US-Notenbank mit Sitz in Washington

Die Frage, ob und wenn, wann die US-Zentralbank Fed die Zinssätze anheben könnte, wird heiß diskutiert. Eine Antwort könnte ein Blick nach Japan liefern. Dort liegen die Zinsen seit 1999 nahe null. Im Zuge dieser Zinspolitik stieg die Staatsverschuldung im Verhältnis zu Wirtschaftsleistung dramatisch an. Den Japanern ist es nicht mehr möglich, die Zinsen anzuheben, ohne dass in der Folge nicht ganz erhebliche wirtschaftliche Verwerfungen bis hin zum Staatsbankrott entstünden – zwei Versuche, einer im Sommer 2000 und einer im Frühjahr 2006, wurden nach kurzer Zeit wieder abgebrochen.

Schulden klettern im Verhältnis zur Wirtschaftsleistung

Weltweit lässt sich dasselbe Muster feststellen. Die Schulden steigen im Verhältnis zur Wirtschaftsleistung. Zeitgleich gehen die Wirtschaftswachstumsraten zurück. Einer der Gründe hierfür ist im ungedeckten Papiergeldsystem zu suchen. Es sorgt dafür, dass die Verschuldung stärker und schneller steigt als die Produktionsleistung.

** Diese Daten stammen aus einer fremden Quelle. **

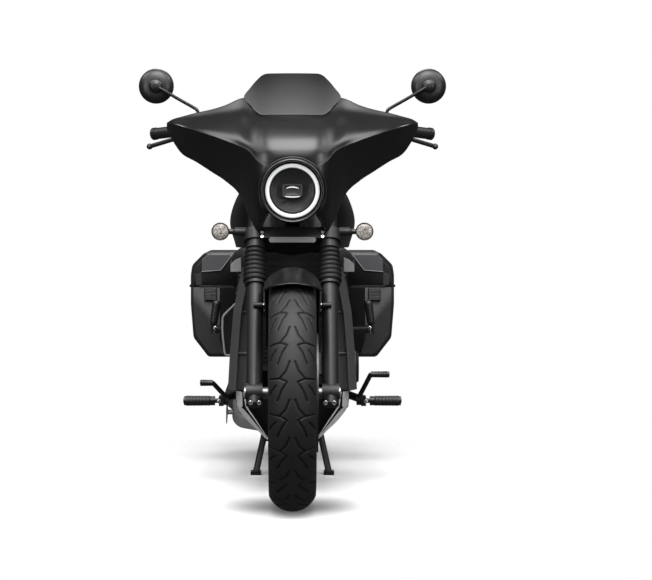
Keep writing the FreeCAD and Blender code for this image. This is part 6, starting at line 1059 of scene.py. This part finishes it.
def softened(chain, radius, steps=5):
    """An open line whose corners become small arcs: (1 - t)^2 a + 2 t (1 - t) corner + t^2 b."""
    t = np.linspace(0, 1, steps)[:, None]
    parts = [chain[:1]]
    for before, corner, after in zip(chain, chain[1:], chain[2:]):
        a = corner + unit(before - corner) * radius
        b = corner + unit(after - corner) * radius
        parts.append((1 - t) ** 2 * a + 2 * t * (1 - t) * corner + t**2 * b)
    return np.concatenate([*parts, chain[-1:]])


def case_shell(name, chain, side, body, node, slot, opening):
    """The line carried along Y, smaller at both ends, closed by two end faces; open at the split."""
    chain = softened(chain, CASE_CORNER)
    middle = np.array([CASE_X, (CASE_FOOT + CASE_TOP) / 2])
    rings = []
    for y, share in CASE_ENDS:
        scaled = middle + (chain - middle) * share
        scaled[[0, -1], 1] = chain[[0, -1], 1]
        rings.append(np.insert(scaled * (side, 1), 1, y, axis=1))
    rows, columns = len(rings), len(chain)
    faces = grid_faces(rows, columns, False, False).tolist()
    faces += [list(range(columns)), list(range((rows - 1) * columns, rows * columns))]
    piece = new_piece(name, np.concatenate(rings), faces, body, slot, sharp_degrees=20)
    facing(piece, opening)
    walled(bevelled(piece, CASE_EDGE, 3, 15), CASE_WALL)
    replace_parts(piece, node)


low_chain = np.roll(cut_outline(CASE_OUTLINE, CASE_FOOT, SPLIT - SPLIT_GAP), 1, axis=0)
high_chain = cut_outline(CASE_OUTLINE, SPLIT + SPLIT_GAP, CASE_TOP)
DOWN = (0, 0, -1)
for side, word in SIDES:
    body_node, lid_node = f"pannier_{word}", f"pannier_lid_{word}"
    case_shell(f"pannier_case_{word}", low_chain, side, "chassis", body_node, "case_black", DOWN)
    case_shell(f"pannier_cover_{word}", high_chain, side, f"{word}_lid", lid_node, "plastic_black", UP)
print("pannier corners", len(low_chain), len(high_chain))

# %% [markdown]
# The front of the case is moulded in steps: a raised panel and a facet on the lid, a groove below
# it, and the latch with its ribs on the body. A thin pale line along the panel's edge is a painted
# highlight, and a dull black plate over the inner part of the body is painted shade. The steps and
# the shade are flat plates with rounded edges, the highlight line a thin tube. Three hinges of two
# barrels each stand on the case's outer side.

# %% Pannier fronts
CASE_FACE = 1184
PANEL = [(289, 616), (229, 621), (197, 663), (200, 671), (270, 671), (289, 654)]
PLATES = [
    ("panel", PANEL, 1174, "panel_grey", 2.6),
    ("facet", [(181.5, 658), (198, 652), (197, 612), (181.5, 618)], 1178, "panel_grey", 1.5),
    ("seam", [(183, 569.5), (296, 571), (296, 566.8), (183, 566.8)], 1178.2, "plastic_black", 0.8),
    ("cheek", [(289, 572), (308, 572), (310, 604), (289, 613)], 1178, "case_black", 1.5),
    # painted shade: a dull black plate where the inner front of the case lies in shadow
    ("shade", [(183, 346), (216, 346), (232, 400), (232, 564), (183, 564)], 1178.4, "painted_shade_black", 1),
    ("latch", [(241, 524), (281, 524), (281, 564), (241, 564)], 1173, "plastic_black", 2),
]
# painted highlight: a thin pale line along the raised panel's edge
PANEL_EDGE_HIGHLIGHT = np.array([(289.5, 1174.5, 615.5), (229, 1174.5, 620.3), (196.5, 1174.5, 663)])
RIBS, RIB_Y, RIB_XS, RIB_RADIUS = np.arange(527, 562, 4.6), 1173, np.linspace(244, 278, 7), 1.5
HINGES, HINGE_X, HINGE_RADIUS, BARREL, BARREL_STEP = (1306.5, 1467.5, 1628.5), 330.3, 4, 29, 30


def plate_piece(name, outline, y_front, y_back, body, slot, edge):
    """A flat plate facing forward: its (x, z) outline between two depths, with rounded edges."""
    rings = [np.insert(np.asarray(outline, float), 1, y, axis=1) for y in (y_front, y_back)]
    return bevelled(tube_piece(name, rings, body, slot), edge, 3)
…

Denn hier muss die Kreditnachfrage wenigstens konstant hochgehalten, wenn nicht sogar gesteigert werden, soll die Konjunktur nicht einbrechen. Dafür ist ein immer niedrigerer Zins nötig. Es stellt sich die Frage, ob die Verschuldung der USA inzwischen so hoch ist, dass die Zinsen nicht mehr angehoben werden können. Dass die Fed die angekündigte Erhöhung hinauszögert, könnte darauf hindeuten. Möglicherweise ist das Land bereits in der „Japan- Falle“ gefangen.

Negativer Einlagenzins im Euroraum

Im Euroraum hat die Zinspolitik der EZB zu einem negativen Einlagenzins für Banken geführt. Dies hat unmittelbare Folgen für die Marktzinsen. Die Zinsen, insbesondere für kurzlaufende Anleihen, werden dadurch ins Negative gezogen. Die Wachstums- und Beschäftigungsprobleme im Euroraum erhöhen den politischen Druck auf die EZB, noch „mehr“ zu tun und noch „aggressiver“ vorzugehen. Es ist daher nicht auszuschließen, dass der Negativzins vergrößert wird.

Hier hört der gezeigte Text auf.